I don't give a jolly shit if you paid full price to go to Malibu for the weekend, take a fucking train or boat there and stop making me more jet-lagged and bad-tempered than I normally am when I airtravel.
Now that's not fair. Both take longer and both have clients too. If you complain about them in the air, others are going to complain on the ground and over water and they would have to deal with them longer (not to mention seasickness).
 

brunothepig

New member
May 18, 2009
2,163
0
0
I'm all for it. I agree with people saying it would be better if instead the policy was kick out noisy children, but that opens up it's own problems. You'd have people demanding refunds because they couldn't watch the whole movie, or finish their meal. No matter how many warning signs you put up, there will be people complaining. A blanket ban on children is a better option for the business. Hey, they own the place they can make the rules. As for it being unfair on the children, either they're allowed in and it's unfair on all the people who have their experience ruined by crying babies, or it's unfair on children too young to really care all that much.
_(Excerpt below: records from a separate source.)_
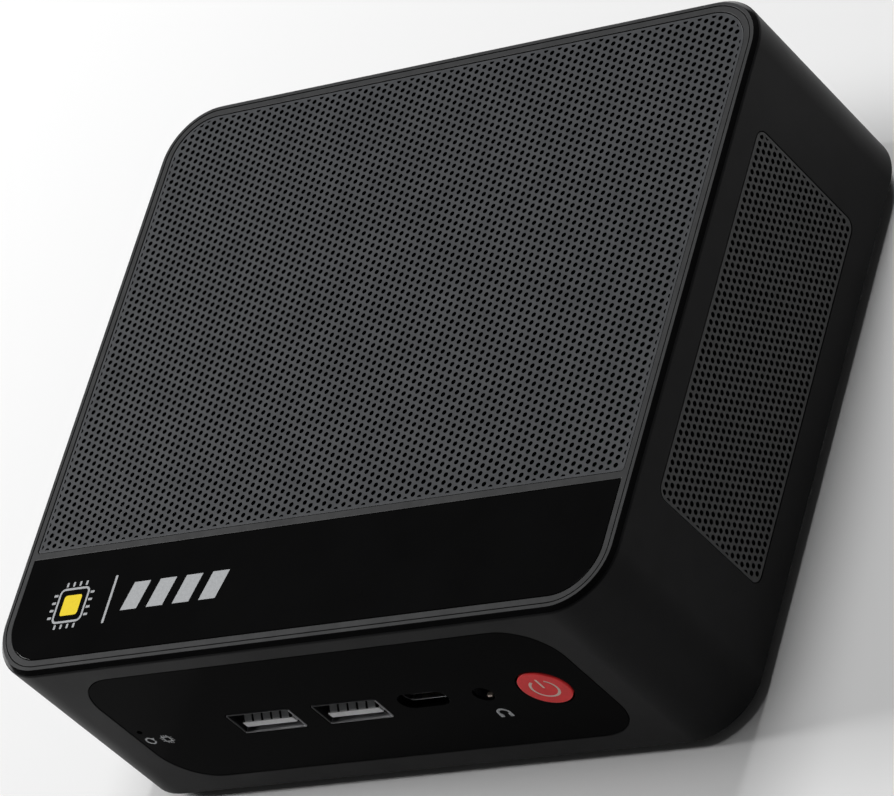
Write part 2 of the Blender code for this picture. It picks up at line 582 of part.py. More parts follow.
def rotor_blades(centre):
    """Thin upright blades round the hub, each leaning back from the radius."""
    bm = bmesh.new()
    count, inner, outer, lean = 13, 8.5, 27.0, math.radians(32)
    length = outer - inner
    for number in range(count):
        turn = Matrix.Rotation(2 * math.pi * number / count, 4, "Z")
        shift = Matrix.Translation(Vector((inner, 0, 0)) * MM)
        tilt = Matrix.Rotation(lean, 4, "Z")
        reach = Matrix.Translation(Vector((length / 2, 0, 0)) * MM)
        size = Matrix.Diagonal((length * MM, 0.8 * MM, 5.0 * MM, 1.0))
        bmesh.ops.create_cube(bm, size=1.0, matrix=turn @ shift @ tilt @ reach @ size)
    blades = object_from("fan_blades", mesh_from("fan_blades", bm), None)
    blades.location = Vector((*centre, 33.8)) * MM
    return blades


def memory():
    """Two laptop-size memory modules, one over the other, in one double socket under the board."""
    x, front, back = 6.0, -22.0, -16.5
    levels = ((8.6, 9.8), (13.0, 14.2))
    socket = block("memory_socket", (x - 36.5, front, 6.9), (x + 36.5, back, BOARD_LOW - GAP),
                   "socket_black")
    for name, side in (("left", -1), ("right", 1)):
        x0, x1 = sorted((x + side * 34.4, x + side * 36.5))
        join(socket, block("memory_arm_" + name, (x0, back - 1.0, 8.0), (x1, 8.0, 15.0)))
    for number, (low, high) in enumerate(levels, 1):
        cut(socket, block("memory_slot_%d" % number, (x - 34.1, front + 1.7, low - GAP),
                          (x + 34.1, back + 2.0, high + GAP)))
        module = block("memory_module_%d" % number, (x - 33.8, front + 2.0, low),
                       (x + 33.8, front + 32.0, high - 0.2), "board_green")
        chips = [((x - 30 + 15.5 * i, -8, low - 0.9), (x - 18 + 15.5 * i, 2, low + 0.1))
                 for i in range(4)]
        join(module, boxes("memory_chips_%d" % number, chips))


def storage():
    """The flash drive on a stick, its socket, and the screw that holds its far end."""
    x = -45.0
    socket = block("ssd_socket", (x - 11.5, -45.6, 11.9), (x + 11.5, -38.1, BOARD_LOW - GAP),
                   "socket_black")
    cut(socket, block("ssd_slot", (x - 11.3 + GAP, -42.3, 12.7), (x + 11.3 - GAP, -37, 14.1)))
    drive = block("ssd_module", (x - 11.0 + GAP / 2, -42.0, 13.0), (x + 11.0 - GAP / 2, 38.0, 13.8),
                  "board_green")
    join(drive, boxes("ssd_chips", [((x - 9, -34 + 22 * i, 11.9), (x + 9, -16 + 22 * i, 13.1))
                                    for i in range(3)]))
    cut(drive, cylinder("ssd_notch", 1.8, (x, 38.0, 12), (x, 38.0, 15), sides=16))
    screw = cylinder("ssd_screw", 2.7, (x, 38.0, 11.8), (x, 38.0, 12.7), "steel", 16)
    join(screw, cylinder("ssd_screw_shank", 1.4, (x, 38.0, 12.5), (x, 38.0, BOARD_LOW - GAP), sides=12))


def radio():
    """The wireless card in its socket, with a lead to an antenna beside each rear corner."""
    card = block("wifi_card", (7.0, 23.0, 13.0), (37.0, 45.0, 13.8), "board_green")
    join(card, block("wifi_can", (12.0, 25.0, 11.6), (33.0, 43.0, 13.1)))
    socket = block("wifi_socket", (2.5, 22.5, 11.9), (9.5, 45.5, BOARD_LOW - GAP), "socket_black")
    cut(socket, block("wifi_slot", (6.5, 22.7, 12.7), (12.0, 45.3, 14.1)))
    for name, sign in (("left", -1), ("right", 1)):
        x0, x1 = sorted((sign * 59.4, sign * 59.9))
        block("antenna_" + name, (x0, 37.0, 28.5), (x1, 49.0, 37.5), "board_green")
    antenna_lead("antenna_lead_left", [(15.0, 42.0, 14.6), (10.0, 46.9, 14.6), (-20.0, 46.6, 14.6),
                                       (-45.0, 45.0, 14.6), (-56.0, 44.2, 14.8), (-59.6, 44.0, 16.8),
                                       (-60.0, 44.0, 21.0), (-60.0, 44.0, 28.0)])
    antenna_lead("antenna_lead_right", [(28.0, 42.0, 14.6), (40.0, 45.4, 14.6), (52.0, 44.5, 14.7),
                                        (57.0, 44.2, 14.9), (59.7, 44.0, 17.0), (60.0, 44.0, 21.0),
                                        (60.0, 44.0, 28.0)])


def antenna_lead(name, knots):
    """A thin coaxial lead on a smooth line through its knots."""
    points = []
    ends = [knots[0]] + knots + [knots[-1]]
    for i in range(len(knots) - 1):
        p0, p1, p2, p3 = (Vector(p) for p in ends[i:i + 4])
        steps = max(2, int((p2 - p1).length / 3.0))
        for step in range(steps):
            t = step / steps
            points.append(0.5 * (2 * p1 + (p2 - p0) * t + (2 * p0 - 5 * p1 + 4 * p2 - p3) * t * t
                                 + (3 * p1 - p0 - 3 * p2 + p3) * t ** 3))
    points.append(Vector(knots[-1]))
    tube(name, points, 0.45, "chip_black", 1)


def clock_battery():
    x, y = 30.0, -37.0
    holder = cylinder("battery_holder", 11.3, (x, y, 12.9), (x, y, BOARD_LOW - GAP), "socket_black", 32)
    cut(holder, cylinder("battery_seat", 10.3, (x, y, 11.0), (x, y, 15.6), sides=32))
    cylinder("clock_battery", 10.0, (x, y, 12.1), (x, y, 15.3), "steel", 32)


clear_scene()
PARTS = make_collection("mini_pc")
CUTTERS = make_collection("cutters")
make_materials()
body_shell()
top_frame()
top_inserts()
front_panel()
rear_panel()
vent_grille("vent_grille_left", -1)
vent_grille("vent_grille_right", 1)
bottom_cover()
feet()
front_sockets()
power_button()
reset_switch()
video_sockets()
power_inlet()
usb_stack()
lan_socket()
mainboard()
cooler()
fan()
memory()
storage()
radio()
clock_battery()
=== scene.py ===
"""The looks of a small desktop computer in a rounded box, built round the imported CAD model.

Sizes are in millimetres and MM turns them into metres. The case stands on z = 0, its front faces
-Y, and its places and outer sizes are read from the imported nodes' boxes.
"""

import math

import bmesh
import bpy
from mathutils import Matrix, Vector
from mathutils.geometry import delaunay_2d_cdt


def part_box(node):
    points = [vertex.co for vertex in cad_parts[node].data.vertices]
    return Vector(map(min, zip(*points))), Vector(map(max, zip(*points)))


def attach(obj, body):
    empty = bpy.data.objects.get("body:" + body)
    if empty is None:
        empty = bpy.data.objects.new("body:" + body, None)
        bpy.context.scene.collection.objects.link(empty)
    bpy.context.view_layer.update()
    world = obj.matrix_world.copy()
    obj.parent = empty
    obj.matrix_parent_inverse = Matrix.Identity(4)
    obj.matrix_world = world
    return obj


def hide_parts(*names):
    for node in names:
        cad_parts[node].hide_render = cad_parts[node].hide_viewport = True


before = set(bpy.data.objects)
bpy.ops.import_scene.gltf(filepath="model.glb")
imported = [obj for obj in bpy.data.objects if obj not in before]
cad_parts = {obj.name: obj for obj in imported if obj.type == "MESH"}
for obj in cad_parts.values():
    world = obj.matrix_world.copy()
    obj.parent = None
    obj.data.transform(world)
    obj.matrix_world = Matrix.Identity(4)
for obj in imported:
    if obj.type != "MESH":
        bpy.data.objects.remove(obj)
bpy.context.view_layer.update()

MM = 0.001


def box_mm(node):
    """Lowest and highest corner of a CAD node, in millimetres."""
    low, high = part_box(node)
    return low / MM, high / MM


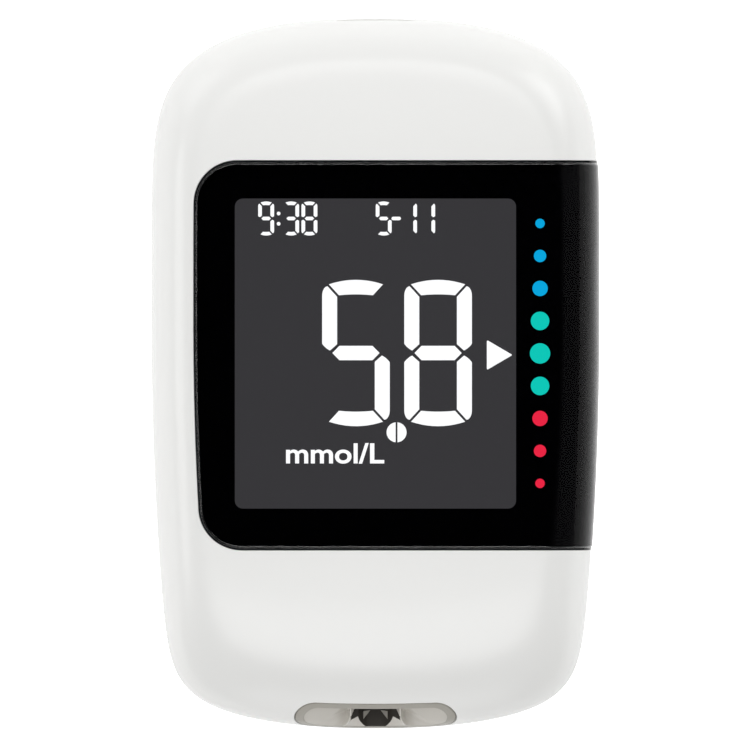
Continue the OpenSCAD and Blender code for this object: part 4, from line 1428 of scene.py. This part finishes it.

I know when I was a kid I didn't care where we went. MacDonald's was as good to me as a proper restaraunt. Hell, at Macca's I got toys!
 

Pakkie

New member
Apr 4, 2010
100
0
0
Erm, I think Americans have a bigger problem with parenting than Australians, usually if those were the situations (movies/restaurant) the parent is expected to move the child somewhere else until they calm down, if not they would be asked to leave anyway.

If there is a crying baby in the movies, someone will come in and tell him/her to leave with the child....

I think the answer is just not banning all kids, because the well behaved ones miss out (and thus so does the family) maybe a better answer is just encouraging these places to tell parents to leave if their actions are effecting out customers.